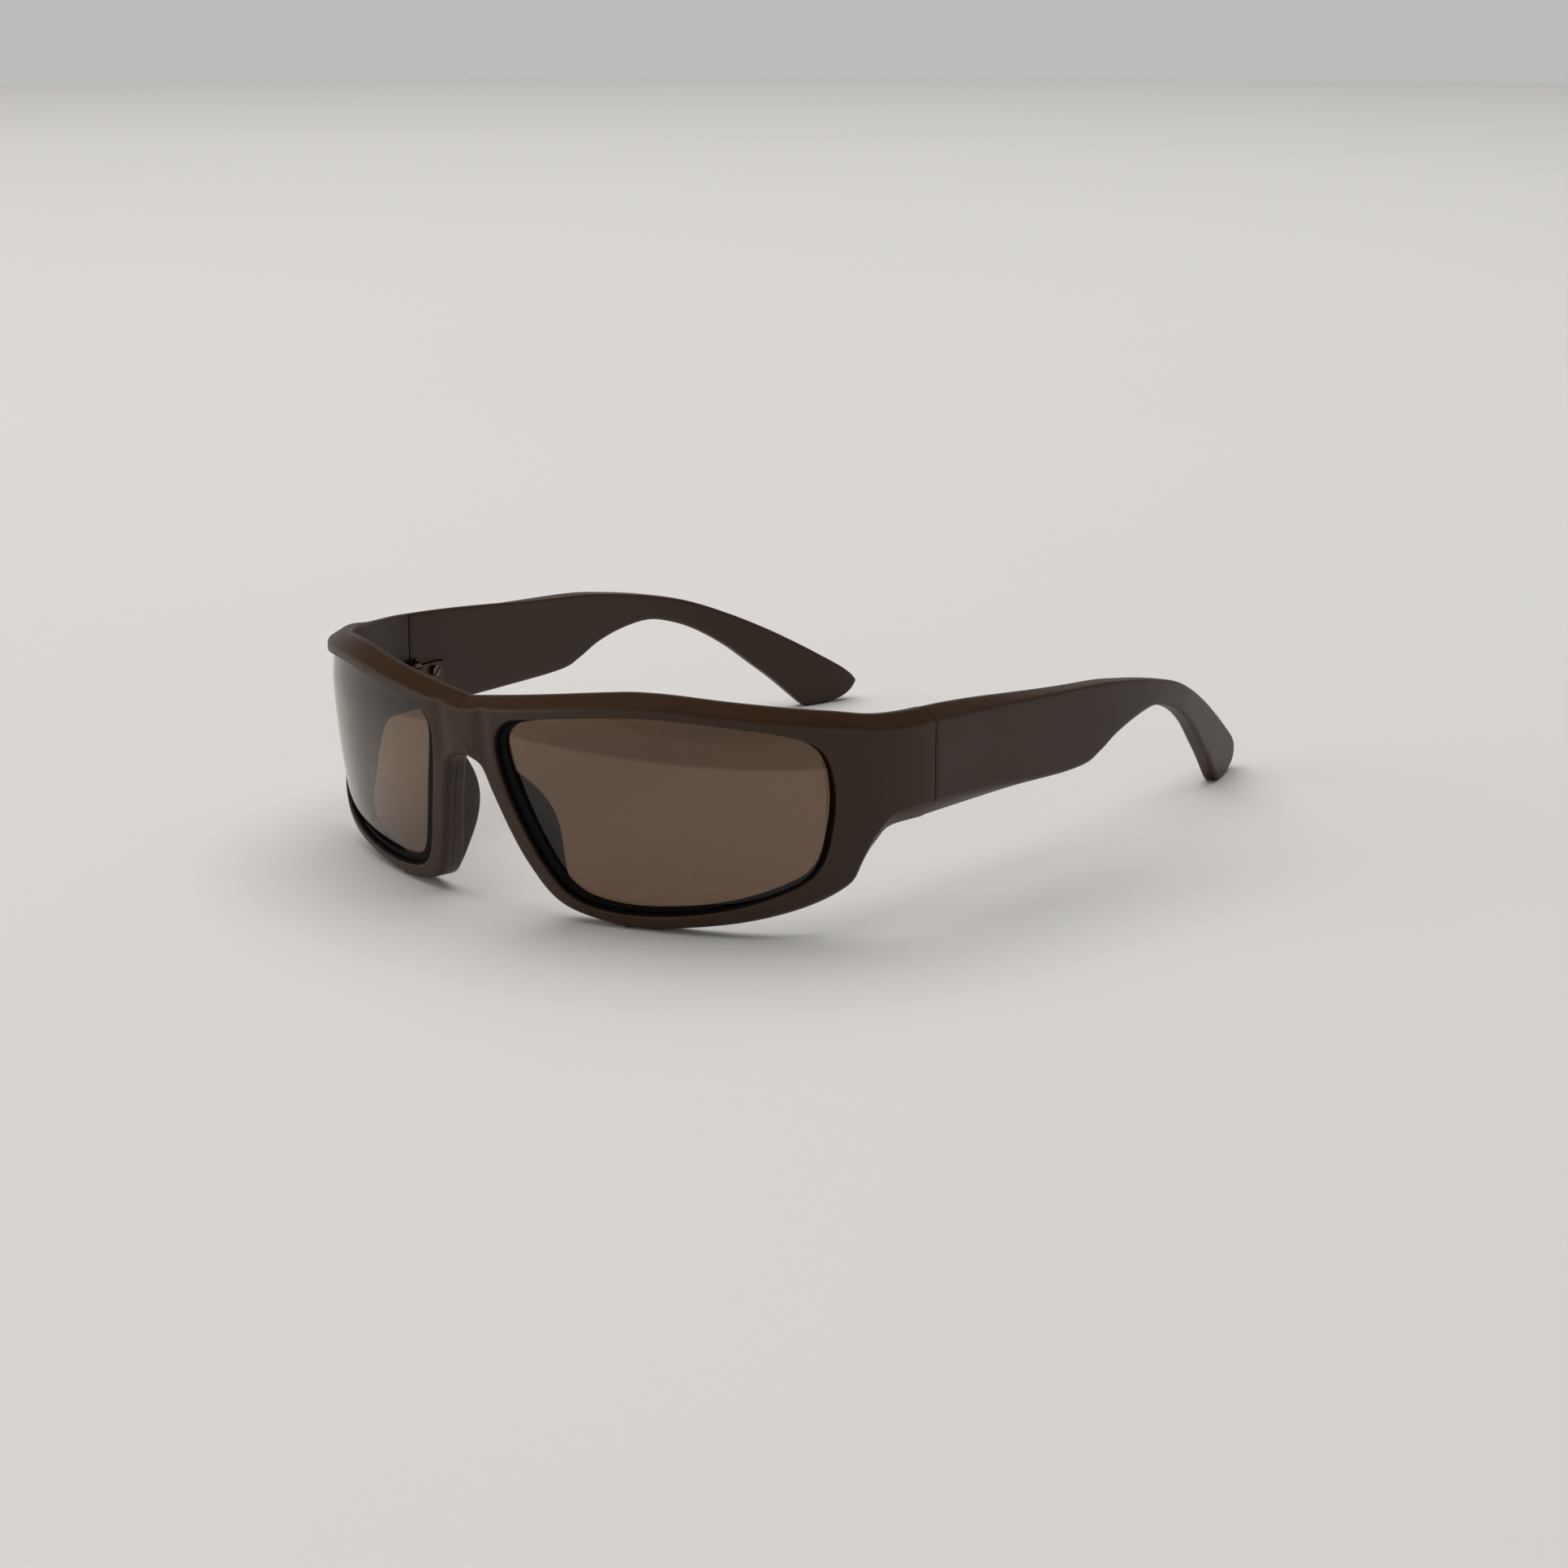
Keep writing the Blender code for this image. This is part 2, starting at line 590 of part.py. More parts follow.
def hinge_space(way):
    """What the hinge takes out of a wall: its leaf's pocket, the barrel's notch and the screw bores."""
    half = BARREL_HEIGHT / 2
    outer = KNUCKLE_RADIUS - LEAF_BACK
    inside = outer - 3 * KNUCKLE_RADIUS
    near, far = sorted((-way * KNUCKLE_RADIUS, way * (LEAF_LENGTH + LEAF_GAP)))
    pocket = box("pocket", at_axis(inside, near, -half - LEAF_GAP),
                 at_axis(outer + LEAF_GAP, far, half + LEAF_GAP))
    notch = cylinder("notch", KNUCKLE_RADIUS + BARREL_GAP, at_axis(0, 0, -half - LEAF_GAP),
                     at_axis(0, 0, half + PIN_GAP + PIN_HEAD_HEIGHT + BARREL_GAP))
    tools = [pocket, notch]
    for height in (-LEAF_SCREW_SPREAD, LEAF_SCREW_SPREAD):
        start, stop = leaf_screw_ends(way, height)
        stop.x += SCREW_GAP
        tools.append(cylinder("screw_bore", LEAF_SCREW_RADIUS + SCREW_GAP, start, stop, 12))
    return tools


def leaf_screw_ends(way, height):
    outer = KNUCKLE_RADIUS - LEAF_BACK
    head = at_axis(outer - LEAF_THICKNESS - SCREW_GAP - LEAF_SCREW_HEAD_HEIGHT, way * LEAF_SCREW_AT, height)
    return head, head + Vector((LEAF_SCREW_HEAD_HEIGHT + LEAF_SCREW_LENGTH, 0, 0))


def make_front():
    """The moulded front: a wrapped plate with two grooved openings, pad seats and hinge pockets."""
    blank = plate("front_blank", [front_outline()], 0, FRONT_THICKNESS)
    tools = [lens_hole(0, -FRONT_THICKNESS, 2 * FRONT_THICKNESS), lens_hole(GROOVE_DEPTH, LIP, GROOVE_TO),
             nose_pad_blank("pad_seat", PAD_GAP)]
    tools += [mirrored(tool) for tool in tools]
    mesh = wrapped(cut_mesh(blank, tools), wrap_front, True)
    space = hinge_space(-1)
    mesh = cut_mesh(mesh, space + [mirrored(tool) for tool in space])
    return add_object("front_frame", mesh, PARTS, BROWN)


def make_optics():
    grow = GROOVE_DEPTH - EDGE_GAP
    lens = lens_hole(grow, LENS_FRONT, LENS_FRONT + LENS_THICKNESS)
    pair("lens", wrapped(lens, wrap_lens), TINT)
    rings = [offset_loop(lens_outline(), grow), offset_loop(lens_outline(), -GASKET_SHOWS)]
    gasket = plate("gasket", rings, GASKET_FROM, GASKET_FROM + GASKET_THICKNESS)
    pair("lens_gasket", wrapped(gasket, wrap_front), RUBBER)
    pair("nose_pad", wrapped(nose_pad_blank("nose_pad", 0), wrap_front), PAD_RUBBER)


def make_temples():
    blank = plate("temple_blank", [temple_outline()], 0, WALL_THICKNESS)
    path = wire_path()
    before = path[0] - Vector((3 * WIRE_FROM, 0, 0))
    after = path[-1] + (path[-1] - path[-2]).normalized() * WIRE_GAP
    bore = rod("wire_bore", [before] + path[1:-1] + [after], WIRE_RADIUS + WIRE_GAP)
    mesh = wrapped(cut_mesh(blank, [bore]), wrap_temple, True)
    pair("temple", cut_mesh(mesh, hinge_space(1)), BROWN)
    wire = rod("temple_core_wire", path, WIRE_RADIUS)
    for vertex in wire.vertices:
        vertex.co = wrap_temple(vertex.co)
    pair("temple_core_wire", wire, STEEL)


def make_hinges():
    hinge_leaf("front_hinge_leaf", -1, (0, 2))
    hinge_leaf("temple_hinge_leaf", 1, (1,))
    half = BARREL_HEIGHT / 2
    top = half + PIN_GAP + PIN_HEAD_HEIGHT
    screw("hinge_screw", at_axis(0, 0, top), at_axis(0, 0, -half + PIN_GAP), PIN_RADIUS, PIN_HEAD_RADIUS,
          PIN_HEAD_HEIGHT)
    for leaf, way in (("front", -1), ("temple", 1)):
        for place, height in (("lower", -LEAF_SCREW_SPREAD), ("upper", LEAF_SCREW_SPREAD)):
            head, tip = leaf_screw_ends(way, height)
            screw(f"{leaf}_leaf_screw_{place}", head, tip, LEAF_SCREW_RADIUS, LEAF_SCREW_HEAD,
                  LEAF_SCREW_HEAD_HEIGHT)


clear_scene()
PARTS = collection("mountain_glasses")
CUTTERS = collection("cutters")
BROWN = material("moulded_brown", (0.045, 0.030, 0.023), 0.5)
PAD_RUBBER = material("pad_rubber", (0.030, 0.020, 0.016), 0.7)
RUBBER = material("gasket_rubber", (0.008, 0.008, 0.008), 0.6)
TINT = material("brown_lens", (0.20, 0.13, 0.08), 0.05, transmission=0.7)
STEEL = material("hinge_steel", (0.55, 0.54, 0.52), 0.35, metallic=1.0)

CREST = smooth_line([tuple(p) for p in upper_edge()], False)
CREST_ALONG = [p.x for p in CREST]
CREST_HEIGHT = [p.y for p in CREST]
TEMPLE_CREST = smooth_line(temple_edges()[0], False)
TEMPLE_ALONG = [p.x for p in TEMPLE_CREST]
TEMPLE_TOP = [p.y for p in TEMPLE_CREST]

make_front()
make_optics()
make_temples()
make_hinges()
for piece in PARTS.objects:
    piece.data.shade_smooth()
    piece.data.set_sharp_from_angle(angle=math.radians(30))
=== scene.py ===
"""Wraparound mountain glasses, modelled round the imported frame.

The front, the temples, the lenses, their gaskets and the nose pads are drawn flat and then wrapped on
the same curves as the frame. In a flat drawing the first number runs along the wall, the second goes in
from its outer face and the third is height. The hinges are the frame's own, with better finishes.
"""

import json
import math

import bmesh
import bpy
import numpy as np
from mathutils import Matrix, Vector


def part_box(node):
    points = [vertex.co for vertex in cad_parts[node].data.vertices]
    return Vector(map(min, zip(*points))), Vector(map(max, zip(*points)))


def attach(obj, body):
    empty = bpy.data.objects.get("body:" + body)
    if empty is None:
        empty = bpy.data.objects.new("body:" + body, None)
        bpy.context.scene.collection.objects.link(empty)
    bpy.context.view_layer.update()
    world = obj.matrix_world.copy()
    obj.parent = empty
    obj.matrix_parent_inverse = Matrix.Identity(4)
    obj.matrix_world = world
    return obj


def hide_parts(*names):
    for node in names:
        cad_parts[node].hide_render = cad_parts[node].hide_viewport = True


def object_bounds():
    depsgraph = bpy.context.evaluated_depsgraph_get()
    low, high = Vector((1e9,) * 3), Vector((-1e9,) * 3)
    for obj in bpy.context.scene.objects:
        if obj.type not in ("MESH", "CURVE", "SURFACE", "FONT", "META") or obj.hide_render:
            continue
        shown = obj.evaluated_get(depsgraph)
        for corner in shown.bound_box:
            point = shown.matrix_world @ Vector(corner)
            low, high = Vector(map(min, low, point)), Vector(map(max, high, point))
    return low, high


MM = 0.001

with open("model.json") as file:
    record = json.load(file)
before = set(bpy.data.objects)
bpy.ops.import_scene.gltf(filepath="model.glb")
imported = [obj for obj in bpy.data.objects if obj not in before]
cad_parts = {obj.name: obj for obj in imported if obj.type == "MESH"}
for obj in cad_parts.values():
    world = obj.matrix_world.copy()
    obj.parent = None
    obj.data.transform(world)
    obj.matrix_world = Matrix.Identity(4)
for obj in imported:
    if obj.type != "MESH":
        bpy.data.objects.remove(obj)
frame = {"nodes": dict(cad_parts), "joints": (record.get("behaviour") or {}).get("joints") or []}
CAD_LOW, CAD_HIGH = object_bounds()
JOINT = {j["name"]: Vector(j["pos_m"]) for j in frame["joints"]}
AXIS = JOINT["temple_left_fold"]

# Overall sizes
HALF_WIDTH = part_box("front_frame")[1].x
FRONT_DEPTH = 50.4 * MM
SHIFT_BACK = AXIS.y
TEMPLE_LENGTH = CAD_HIGH.y - SHIFT_BACK
LEAN_FROM = 38 * MM
LEAN_SLOPE = 0.068
LEAN_RADIUS = 104 * MM

# Lens opening on the unwrapped front: shares of its width and height, clockwise from the nasal top corner
LENS_FROM = 8.0 * MM
LENS_WIDTH = 61.6 * MM
LENS_LOW = 3.5 * MM
LENS_HEIGHT = 36.2 * MM
LENS_SHAPE = (
    (0.005, 0.80), (0.040, 0.905), (0.12, 0.945), (0.31, 0.985), (0.49, 1.0), (0.70, 0.967),
    (0.885, 0.91), (0.972, 0.82), (1.0, 0.64), (0.985, 0.44), (0.945, 0.275), (0.86, 0.175),
    (0.66, 0.065), (0.44, 0.004), (0.27, 0.005), (0.165, 0.07), (0.10, 0.24), (0.032, 0.56),
)

# The front's wall round the opening
RIM_TOP = 2.0 * MM
RIM_BOTTOM = 3.5 * MM
RIM_NASAL = 4.6 * MM
RIM_CORNER = 4.2 * MM
RIM_OUTER = 6.9 * MM
BRIDGE_TOP = 37.8 * MM
BRIDGE_UNDER = 29.4 * MM
FRONT_THICKNESS = 4.7 * MM
REST_LENGTH = 5.0 * MM
WALL_THICKNESS = 4.4 * MM
WALL_TOP = 36.2 * MM
WALL_BOTTOM = 18.6 * MM
TOP_RISE = 1.9 * MM
BOTTOM_RISE = 2.8 * MM
SLOPE_REACH = 4.5 * MM
SLOPE_DEPTH = 3.0 * MM
CREST_SOFTNESS = 0.1  # share of the slope's depth over which its inner edge turns
SEAM_GAP = 0.18 * MM
WALL_START = LENS_FROM + LENS_WIDTH + RIM_CORNER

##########

▸ **Directive**: Nothing but the lines from the one with "CREST = smooth_line([tuple(p)" to the one with "cad_parts[node].hide_render = cad_parts[node].hide_viewport" should be echoed, both of them included, exactly as written.

▸ **Solved problem**:
CREST = smooth_line([tuple(p) for p in upper_edge()], False)
CREST_ALONG = [p.x for p in CREST]
CREST_HEIGHT = [p.y for p in CREST]
TEMPLE_CREST = smooth_line(temple_edges()[0], False)
TEMPLE_ALONG = [p.x for p in TEMPLE_CREST]
TEMPLE_TOP = [p.y for p in TEMPLE_CREST]

make_front()
make_optics()
make_temples()
make_hinges()
for piece in PARTS.objects:
    piece.data.shade_smooth()
    piece.data.set_sharp_from_angle(angle=math.radians(30))
=== scene.py ===
"""Wraparound mountain glasses, modelled round the imported frame.

The front, the temples, the lenses, their gaskets and the nose pads are drawn flat and then wrapped on
the same curves as the frame. In a flat drawing the first number runs along the wall, the second goes in
from its outer face and the third is height. The hinges are the frame's own, with better finishes.
"""

import json
import math

import bmesh
import bpy
import numpy as np
from mathutils import Matrix, Vector


def part_box(node):
    points = [vertex.co for vertex in cad_parts[node].data.vertices]
    return Vector(map(min, zip(*points))), Vector(map(max, zip(*points)))


def attach(obj, body):
    empty = bpy.data.objects.get("body:" + body)
    if empty is None:
        empty = bpy.data.objects.new("body:" + body, None)
        bpy.context.scene.collection.objects.link(empty)
    bpy.context.view_layer.update()
    world = obj.matrix_world.copy()
    obj.parent = empty
    obj.matrix_parent_inverse = Matrix.Identity(4)
    obj.matrix_world = world
    return obj


def hide_parts(*names):
    for node in names:
        cad_parts[node].hide_render = cad_parts[node].hide_viewport = True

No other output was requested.